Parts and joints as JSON:
==========

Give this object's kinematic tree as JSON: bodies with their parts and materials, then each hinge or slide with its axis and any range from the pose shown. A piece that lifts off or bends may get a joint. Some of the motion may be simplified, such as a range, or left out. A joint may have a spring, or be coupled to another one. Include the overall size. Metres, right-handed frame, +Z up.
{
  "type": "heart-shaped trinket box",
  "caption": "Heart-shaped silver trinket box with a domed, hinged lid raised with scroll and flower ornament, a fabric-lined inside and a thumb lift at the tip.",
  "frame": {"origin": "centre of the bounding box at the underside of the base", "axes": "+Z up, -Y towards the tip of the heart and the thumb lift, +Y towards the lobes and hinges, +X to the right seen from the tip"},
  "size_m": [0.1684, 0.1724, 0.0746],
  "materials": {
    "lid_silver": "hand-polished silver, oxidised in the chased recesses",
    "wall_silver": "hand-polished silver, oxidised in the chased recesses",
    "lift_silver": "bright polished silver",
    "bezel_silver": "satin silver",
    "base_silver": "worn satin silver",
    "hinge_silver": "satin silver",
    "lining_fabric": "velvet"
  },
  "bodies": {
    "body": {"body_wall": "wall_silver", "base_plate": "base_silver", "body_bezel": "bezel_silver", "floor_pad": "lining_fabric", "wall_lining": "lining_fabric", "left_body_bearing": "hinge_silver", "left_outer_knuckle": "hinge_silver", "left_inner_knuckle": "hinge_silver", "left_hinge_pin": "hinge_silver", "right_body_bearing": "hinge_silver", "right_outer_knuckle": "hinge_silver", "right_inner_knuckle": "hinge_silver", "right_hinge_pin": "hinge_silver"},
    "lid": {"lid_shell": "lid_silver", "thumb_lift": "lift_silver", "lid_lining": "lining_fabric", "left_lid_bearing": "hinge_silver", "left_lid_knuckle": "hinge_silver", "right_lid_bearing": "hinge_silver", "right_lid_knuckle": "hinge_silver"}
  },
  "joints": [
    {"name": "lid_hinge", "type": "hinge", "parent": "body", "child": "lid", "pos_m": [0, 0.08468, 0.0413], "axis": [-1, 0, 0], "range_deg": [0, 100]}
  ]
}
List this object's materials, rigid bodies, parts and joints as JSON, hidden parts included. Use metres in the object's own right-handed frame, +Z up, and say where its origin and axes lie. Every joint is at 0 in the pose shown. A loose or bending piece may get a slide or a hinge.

==========

_TASK REQUIREMENTS_
Type out the entries again, word for word.

_RESPONSE TO THE TASK_
Give this object's kinematic tree as JSON: bodies with their parts and materials, then each hinge or slide with its axis and any range from the pose shown. A piece that lifts off or bends may get a joint. Some of the motion may be simplified, such as a range, or left out. A joint may have a spring, or be coupled to another one. Include the overall size. Metres, right-handed frame, +Z up.
{
  "type": "heart-shaped trinket box",
  "caption": "Heart-shaped silver trinket box with a domed, hinged lid raised with scroll and flower ornament, a fabric-lined inside and a thumb lift at the tip.",
  "frame": {"origin": "centre of the bounding box at the underside of the base", "axes": "+Z up, -Y towards the tip of the heart and the thumb lift, +Y towards the lobes and hinges, +X to the right seen from the tip"},
  "size_m": [0.1684, 0.1724, 0.0746],
  "materials": {
    "lid_silver": "hand-polished silver, oxidised in the chased recesses",
    "wall_silver": "hand-polished silver, oxidised in the chased recesses",
    "lift_silver": "bright polished silver",
    "bezel_silver": "satin silver",
    "base_silver": "worn satin silver",
    "hinge_silver": "satin silver",
    "lining_fabric": "velvet"
  },
  "bodies": {
    "body": {"body_wall": "wall_silver", "base_plate": "base_silver", "body_bezel": "bezel_silver", "floor_pad": "lining_fabric", "wall_lining": "lining_fabric", "left_body_bearing": "hinge_silver", "left_outer_knuckle": "hinge_silver", "left_inner_knuckle": "hinge_silver", "left_hinge_pin": "hinge_silver", "right_body_bearing": "hinge_silver", "right_outer_knuckle": "hinge_silver", "right_inner_knuckle": "hinge_silver", "right_hinge_pin": "hinge_silver"},
    "lid": {"lid_shell": "lid_silver", "thumb_lift": "lift_silver", "lid_lining": "lining_fabric", "left_lid_bearing": "hinge_silver", "left_lid_knuckle": "hinge_silver", "right_lid_bearing": "hinge_silver", "right_lid_knuckle": "hinge_silver"}
  },
  "joints": [
    {"name": "lid_hinge", "type": "hinge", "parent": "body", "child": "lid", "pos_m": [0, 0.08468, 0.0413], "axis": [-1, 0, 0], "range_deg": [0, 100]}
  ]
}
List this object's materials, rigid bodies, parts and joints as JSON, hidden parts included. Use metres in the object's own right-handed frame, +Z up, and say where its origin and axes lie. Every joint is at 0 in the pose shown. A loose or bending piece may get a slide or a hinge.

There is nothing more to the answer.